Die Nichtigkeitsbeschwerde war demnach zu verwerfen.

Aus deren Anlaß konnte sich der Oberste Gerichtshof jedoch davon überzeugen, daß das Strafgesetz zum Nachteil des Angeklagten unrichtig angewendet worden ist (§§ 281 Abs 1 Z 10, 290 Abs 1 StPO), indem das Urteilsfaktum 3 (Verletzung der Anna E*****) neben der Qualifikationsnorm des § 85 Z 1 StGB auch jener des § 84 Abs 1 StGB unterstellt wurde. Sind durch eine Körperverletzung schwere Dauerfolgen (§ 85 StGB) eingetreten, wird § 84 Abs 1 StGB verdrängt (Leukauf/Steininger Komm3 § 84 RN 43). Die Frage, ob auch eine 24 Tage übersteigende Berufsunfähigkeit, welche das zeitliche Ausmaß einer Dauerfolge noch nicht erreicht, konsumiert wäre (SSt 50/22), muß dahingestellt bleiben, weil eine Berufsunfähigkeit der Anna E***** im Verdikt nicht festgestellt wurde.

Somit war der Qualifikationsausspruch nach § 84 Abs 1 StGB aus Punkt 3 des Urteilssatzes zu eliminieren (§ 288 Abs 2 Z 3 StPO).

Bei der dadurch notwendig gewordenen Strafneubemessung waren die zahlreichen einschlägigen Vorstrafen des Angeklagten, die schwere Verletzung des Manfred E*****, der hohe Betrugsschaden von rund 10 Mio S und das Zusammentreffen mehrerer strafbarer Handlungen erschwerend; mildernd hingegen die Persönlichkeitsstörung des Angeklagten infolge Alkohol- und Medikamentenmißbrauch und der Umstand, daß der Mord (1.) beim Versuch geblieben ist.

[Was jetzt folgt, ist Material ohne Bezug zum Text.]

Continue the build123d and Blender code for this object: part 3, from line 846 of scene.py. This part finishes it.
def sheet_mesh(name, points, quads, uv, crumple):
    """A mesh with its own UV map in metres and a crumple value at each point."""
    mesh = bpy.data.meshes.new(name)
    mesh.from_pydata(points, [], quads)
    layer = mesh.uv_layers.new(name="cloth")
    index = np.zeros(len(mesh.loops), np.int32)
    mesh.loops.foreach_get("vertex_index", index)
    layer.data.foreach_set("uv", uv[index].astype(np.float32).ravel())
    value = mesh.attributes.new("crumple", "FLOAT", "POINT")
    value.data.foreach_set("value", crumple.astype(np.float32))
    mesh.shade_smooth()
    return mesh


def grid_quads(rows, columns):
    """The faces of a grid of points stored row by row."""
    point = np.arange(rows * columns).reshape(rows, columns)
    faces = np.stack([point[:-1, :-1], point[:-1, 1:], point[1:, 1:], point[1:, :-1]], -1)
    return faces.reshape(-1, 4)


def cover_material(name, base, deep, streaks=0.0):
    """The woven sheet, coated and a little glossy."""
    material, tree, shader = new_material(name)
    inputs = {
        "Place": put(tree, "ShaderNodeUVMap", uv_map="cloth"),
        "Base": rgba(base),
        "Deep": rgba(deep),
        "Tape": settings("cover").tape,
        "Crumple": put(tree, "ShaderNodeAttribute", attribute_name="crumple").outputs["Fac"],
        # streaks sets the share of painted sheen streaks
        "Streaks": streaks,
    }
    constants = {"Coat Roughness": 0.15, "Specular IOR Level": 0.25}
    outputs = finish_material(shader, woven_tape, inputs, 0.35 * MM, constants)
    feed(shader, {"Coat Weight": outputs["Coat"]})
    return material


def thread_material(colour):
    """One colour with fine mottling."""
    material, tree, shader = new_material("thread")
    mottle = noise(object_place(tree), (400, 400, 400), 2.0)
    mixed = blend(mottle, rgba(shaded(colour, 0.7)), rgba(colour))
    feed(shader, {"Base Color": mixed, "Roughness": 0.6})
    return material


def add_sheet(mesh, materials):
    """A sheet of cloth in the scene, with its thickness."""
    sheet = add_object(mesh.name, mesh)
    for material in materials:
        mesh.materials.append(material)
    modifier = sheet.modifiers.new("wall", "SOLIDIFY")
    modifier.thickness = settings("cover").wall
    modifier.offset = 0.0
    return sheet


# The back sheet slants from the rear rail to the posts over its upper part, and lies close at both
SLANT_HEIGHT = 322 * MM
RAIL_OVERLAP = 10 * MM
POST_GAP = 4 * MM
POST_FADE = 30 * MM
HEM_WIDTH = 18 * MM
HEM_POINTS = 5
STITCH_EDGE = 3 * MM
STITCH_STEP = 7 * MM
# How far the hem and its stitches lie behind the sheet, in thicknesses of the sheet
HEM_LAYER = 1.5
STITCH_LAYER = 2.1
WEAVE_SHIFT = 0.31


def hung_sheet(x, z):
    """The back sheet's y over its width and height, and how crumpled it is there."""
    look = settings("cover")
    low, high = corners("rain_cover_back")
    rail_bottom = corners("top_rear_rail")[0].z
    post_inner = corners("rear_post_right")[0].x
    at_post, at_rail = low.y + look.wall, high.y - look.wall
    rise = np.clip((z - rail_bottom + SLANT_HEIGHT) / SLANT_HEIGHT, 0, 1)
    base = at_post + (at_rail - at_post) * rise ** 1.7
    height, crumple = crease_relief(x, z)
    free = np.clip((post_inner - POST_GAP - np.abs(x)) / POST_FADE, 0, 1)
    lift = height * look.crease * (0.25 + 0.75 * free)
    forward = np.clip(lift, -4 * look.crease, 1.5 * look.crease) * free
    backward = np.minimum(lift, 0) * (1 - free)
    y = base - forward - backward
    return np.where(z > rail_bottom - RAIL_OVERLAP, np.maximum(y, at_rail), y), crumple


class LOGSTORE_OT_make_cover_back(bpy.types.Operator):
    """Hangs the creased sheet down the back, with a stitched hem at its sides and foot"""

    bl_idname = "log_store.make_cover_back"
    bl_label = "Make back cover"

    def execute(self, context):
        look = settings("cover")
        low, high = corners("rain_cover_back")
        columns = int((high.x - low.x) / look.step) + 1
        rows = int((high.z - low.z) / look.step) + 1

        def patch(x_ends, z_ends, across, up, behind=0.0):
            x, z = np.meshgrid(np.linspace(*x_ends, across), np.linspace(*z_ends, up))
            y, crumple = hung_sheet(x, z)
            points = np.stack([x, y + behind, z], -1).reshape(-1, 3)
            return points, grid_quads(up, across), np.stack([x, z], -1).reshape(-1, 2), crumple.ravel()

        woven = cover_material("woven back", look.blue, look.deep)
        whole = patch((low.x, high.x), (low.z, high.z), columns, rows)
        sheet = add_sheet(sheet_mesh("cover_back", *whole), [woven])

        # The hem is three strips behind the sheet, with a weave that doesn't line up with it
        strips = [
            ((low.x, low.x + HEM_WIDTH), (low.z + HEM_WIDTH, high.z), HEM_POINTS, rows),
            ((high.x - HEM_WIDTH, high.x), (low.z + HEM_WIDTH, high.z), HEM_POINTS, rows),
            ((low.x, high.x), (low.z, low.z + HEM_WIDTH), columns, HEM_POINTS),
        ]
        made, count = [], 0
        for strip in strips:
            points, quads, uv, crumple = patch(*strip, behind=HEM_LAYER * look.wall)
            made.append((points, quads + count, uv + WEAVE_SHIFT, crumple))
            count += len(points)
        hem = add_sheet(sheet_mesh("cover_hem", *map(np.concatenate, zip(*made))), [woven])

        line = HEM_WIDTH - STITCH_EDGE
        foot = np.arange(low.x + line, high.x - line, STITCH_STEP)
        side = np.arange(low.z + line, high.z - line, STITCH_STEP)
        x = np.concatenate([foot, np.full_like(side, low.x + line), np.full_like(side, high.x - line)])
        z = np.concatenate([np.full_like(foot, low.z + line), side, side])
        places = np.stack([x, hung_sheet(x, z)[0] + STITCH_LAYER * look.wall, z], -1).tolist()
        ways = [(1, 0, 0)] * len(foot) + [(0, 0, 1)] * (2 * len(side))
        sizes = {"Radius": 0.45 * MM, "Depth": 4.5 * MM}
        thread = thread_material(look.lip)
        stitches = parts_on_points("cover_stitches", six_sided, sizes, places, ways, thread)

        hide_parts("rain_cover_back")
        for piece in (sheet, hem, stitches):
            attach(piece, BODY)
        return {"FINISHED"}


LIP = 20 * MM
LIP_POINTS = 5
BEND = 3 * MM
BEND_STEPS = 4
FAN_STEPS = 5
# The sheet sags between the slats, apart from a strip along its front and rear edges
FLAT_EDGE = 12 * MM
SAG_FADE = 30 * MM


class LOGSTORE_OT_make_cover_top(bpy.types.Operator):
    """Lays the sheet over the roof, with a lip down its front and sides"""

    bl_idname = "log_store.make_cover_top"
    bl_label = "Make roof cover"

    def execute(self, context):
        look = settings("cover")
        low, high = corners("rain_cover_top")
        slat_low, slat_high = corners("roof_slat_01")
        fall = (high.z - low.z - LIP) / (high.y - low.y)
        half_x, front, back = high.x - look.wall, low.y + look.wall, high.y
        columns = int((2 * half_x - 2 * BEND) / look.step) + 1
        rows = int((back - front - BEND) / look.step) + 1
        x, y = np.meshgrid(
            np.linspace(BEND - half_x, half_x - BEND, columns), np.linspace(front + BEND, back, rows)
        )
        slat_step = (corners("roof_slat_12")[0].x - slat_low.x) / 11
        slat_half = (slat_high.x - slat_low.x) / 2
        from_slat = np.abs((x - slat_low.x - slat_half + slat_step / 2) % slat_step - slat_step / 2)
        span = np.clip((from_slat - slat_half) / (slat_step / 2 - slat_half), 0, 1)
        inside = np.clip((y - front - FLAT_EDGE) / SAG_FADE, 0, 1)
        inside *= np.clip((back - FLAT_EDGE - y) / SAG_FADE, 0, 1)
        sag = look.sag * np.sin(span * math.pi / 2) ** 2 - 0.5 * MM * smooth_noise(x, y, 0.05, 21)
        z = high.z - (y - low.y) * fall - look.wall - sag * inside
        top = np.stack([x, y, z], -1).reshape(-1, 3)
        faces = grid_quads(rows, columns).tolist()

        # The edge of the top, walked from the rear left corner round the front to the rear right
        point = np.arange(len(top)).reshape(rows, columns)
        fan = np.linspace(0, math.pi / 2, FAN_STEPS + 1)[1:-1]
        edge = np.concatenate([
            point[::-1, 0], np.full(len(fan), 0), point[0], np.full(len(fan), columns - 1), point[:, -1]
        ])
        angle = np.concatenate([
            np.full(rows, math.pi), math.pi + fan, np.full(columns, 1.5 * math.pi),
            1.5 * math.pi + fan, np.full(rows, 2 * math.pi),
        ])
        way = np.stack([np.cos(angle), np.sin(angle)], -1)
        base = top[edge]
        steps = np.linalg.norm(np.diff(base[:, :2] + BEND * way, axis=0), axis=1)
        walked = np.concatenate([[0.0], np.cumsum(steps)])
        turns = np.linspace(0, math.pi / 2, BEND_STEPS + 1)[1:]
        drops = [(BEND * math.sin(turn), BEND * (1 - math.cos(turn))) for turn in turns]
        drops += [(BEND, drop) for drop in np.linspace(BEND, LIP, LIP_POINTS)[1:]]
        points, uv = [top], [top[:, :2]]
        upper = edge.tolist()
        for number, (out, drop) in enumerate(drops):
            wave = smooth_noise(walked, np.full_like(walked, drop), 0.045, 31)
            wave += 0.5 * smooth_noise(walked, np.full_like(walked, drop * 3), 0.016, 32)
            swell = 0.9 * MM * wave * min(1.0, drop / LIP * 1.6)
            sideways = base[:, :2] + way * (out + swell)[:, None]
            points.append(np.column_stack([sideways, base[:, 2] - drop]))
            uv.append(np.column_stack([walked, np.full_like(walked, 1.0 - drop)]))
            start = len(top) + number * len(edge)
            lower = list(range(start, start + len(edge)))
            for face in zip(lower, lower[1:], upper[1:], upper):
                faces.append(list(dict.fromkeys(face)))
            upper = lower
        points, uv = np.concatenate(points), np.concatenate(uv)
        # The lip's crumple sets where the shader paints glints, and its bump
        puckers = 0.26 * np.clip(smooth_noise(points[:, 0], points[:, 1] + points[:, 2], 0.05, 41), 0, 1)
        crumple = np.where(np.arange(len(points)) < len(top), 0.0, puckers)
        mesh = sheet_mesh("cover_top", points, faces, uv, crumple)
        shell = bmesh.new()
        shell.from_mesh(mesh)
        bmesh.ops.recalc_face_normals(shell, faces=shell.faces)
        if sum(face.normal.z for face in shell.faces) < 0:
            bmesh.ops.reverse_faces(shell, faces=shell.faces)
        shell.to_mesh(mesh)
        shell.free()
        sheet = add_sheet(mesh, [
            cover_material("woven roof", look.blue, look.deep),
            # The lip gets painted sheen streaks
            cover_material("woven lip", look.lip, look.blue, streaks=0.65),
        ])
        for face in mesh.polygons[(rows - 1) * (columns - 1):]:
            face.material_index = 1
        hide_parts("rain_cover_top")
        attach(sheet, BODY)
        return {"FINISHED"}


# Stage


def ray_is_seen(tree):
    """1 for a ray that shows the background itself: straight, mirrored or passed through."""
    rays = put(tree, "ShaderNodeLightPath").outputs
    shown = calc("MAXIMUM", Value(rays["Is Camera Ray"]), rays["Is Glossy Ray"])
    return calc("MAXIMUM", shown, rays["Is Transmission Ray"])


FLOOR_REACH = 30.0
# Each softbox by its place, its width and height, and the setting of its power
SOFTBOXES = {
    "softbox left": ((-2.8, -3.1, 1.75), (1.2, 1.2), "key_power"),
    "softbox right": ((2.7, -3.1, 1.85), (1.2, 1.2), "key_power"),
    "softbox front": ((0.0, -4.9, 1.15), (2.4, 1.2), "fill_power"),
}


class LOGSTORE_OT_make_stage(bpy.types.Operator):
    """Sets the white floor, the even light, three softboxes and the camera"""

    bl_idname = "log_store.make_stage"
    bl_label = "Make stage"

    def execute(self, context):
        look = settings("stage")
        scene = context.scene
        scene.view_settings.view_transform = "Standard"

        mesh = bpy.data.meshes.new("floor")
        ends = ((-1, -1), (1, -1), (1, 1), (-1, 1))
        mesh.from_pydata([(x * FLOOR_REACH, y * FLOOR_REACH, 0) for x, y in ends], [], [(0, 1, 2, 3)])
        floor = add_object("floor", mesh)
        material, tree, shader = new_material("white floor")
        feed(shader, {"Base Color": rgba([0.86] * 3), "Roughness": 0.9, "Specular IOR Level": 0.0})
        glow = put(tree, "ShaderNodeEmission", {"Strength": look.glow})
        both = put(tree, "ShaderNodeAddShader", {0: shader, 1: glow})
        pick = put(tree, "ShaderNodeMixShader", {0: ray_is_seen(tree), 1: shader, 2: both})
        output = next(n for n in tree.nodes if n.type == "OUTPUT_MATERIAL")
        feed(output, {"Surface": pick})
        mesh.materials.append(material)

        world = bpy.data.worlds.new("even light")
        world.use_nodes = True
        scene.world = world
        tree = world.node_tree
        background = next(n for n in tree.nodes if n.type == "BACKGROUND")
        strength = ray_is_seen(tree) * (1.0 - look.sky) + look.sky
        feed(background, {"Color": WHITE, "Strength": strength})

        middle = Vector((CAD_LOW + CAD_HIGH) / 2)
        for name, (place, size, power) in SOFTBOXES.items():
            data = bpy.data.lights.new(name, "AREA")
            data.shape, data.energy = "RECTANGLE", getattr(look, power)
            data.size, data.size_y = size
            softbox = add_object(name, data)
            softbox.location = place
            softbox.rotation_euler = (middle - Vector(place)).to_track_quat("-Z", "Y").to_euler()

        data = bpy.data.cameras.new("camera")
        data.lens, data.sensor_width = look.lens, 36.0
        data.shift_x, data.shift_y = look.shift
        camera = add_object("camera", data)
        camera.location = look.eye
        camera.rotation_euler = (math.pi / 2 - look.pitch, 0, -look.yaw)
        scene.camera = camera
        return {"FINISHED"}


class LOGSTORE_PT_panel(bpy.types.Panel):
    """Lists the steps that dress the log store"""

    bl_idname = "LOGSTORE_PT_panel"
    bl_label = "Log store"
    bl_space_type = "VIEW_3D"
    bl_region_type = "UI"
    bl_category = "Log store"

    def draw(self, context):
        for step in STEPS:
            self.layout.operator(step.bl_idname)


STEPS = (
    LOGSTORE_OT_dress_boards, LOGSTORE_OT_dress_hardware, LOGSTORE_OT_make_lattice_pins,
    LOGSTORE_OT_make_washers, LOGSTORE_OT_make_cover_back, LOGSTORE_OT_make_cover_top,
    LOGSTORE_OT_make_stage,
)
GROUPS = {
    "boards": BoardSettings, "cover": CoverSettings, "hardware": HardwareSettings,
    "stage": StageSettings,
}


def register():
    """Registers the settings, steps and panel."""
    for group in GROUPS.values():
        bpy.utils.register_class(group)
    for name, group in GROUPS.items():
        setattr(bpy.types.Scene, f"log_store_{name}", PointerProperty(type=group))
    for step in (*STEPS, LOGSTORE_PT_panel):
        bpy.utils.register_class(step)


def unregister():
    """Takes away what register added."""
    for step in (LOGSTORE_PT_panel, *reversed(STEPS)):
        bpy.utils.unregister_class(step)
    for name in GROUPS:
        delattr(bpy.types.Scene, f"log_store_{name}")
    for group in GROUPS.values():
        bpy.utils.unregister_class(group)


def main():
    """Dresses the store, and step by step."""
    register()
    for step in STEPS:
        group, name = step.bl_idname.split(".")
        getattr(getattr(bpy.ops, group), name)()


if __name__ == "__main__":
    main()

Diesen Strafzumessungsgründen, vor allem der im Sinne der §§ 28 Abs 1, 33 Z 1 StGB gebotenen Berücksichtigung des hohen Unrechts- und Schuldgehaltes jedes einzelnen der vom Angeklagten begangenen Verbrechen, entspricht eine Freiheitsstrafe von achtzehn Jahren (§ 32 StGB). Diese trägt auch den auf Grund der in besonders brutaler Aggressivität zum Ausdruck gekommenen psychopathischen Veranlagung des Angeklagten im Vordergrund stehenden Rücksichten der Spezialprävention gebührend Rechnung.

Die beiderseitigen Berufungen sind durch die Strafneubemessung gegenstandslos.

Die Kostenentscheidung gründet sich auf § 390 a StPO.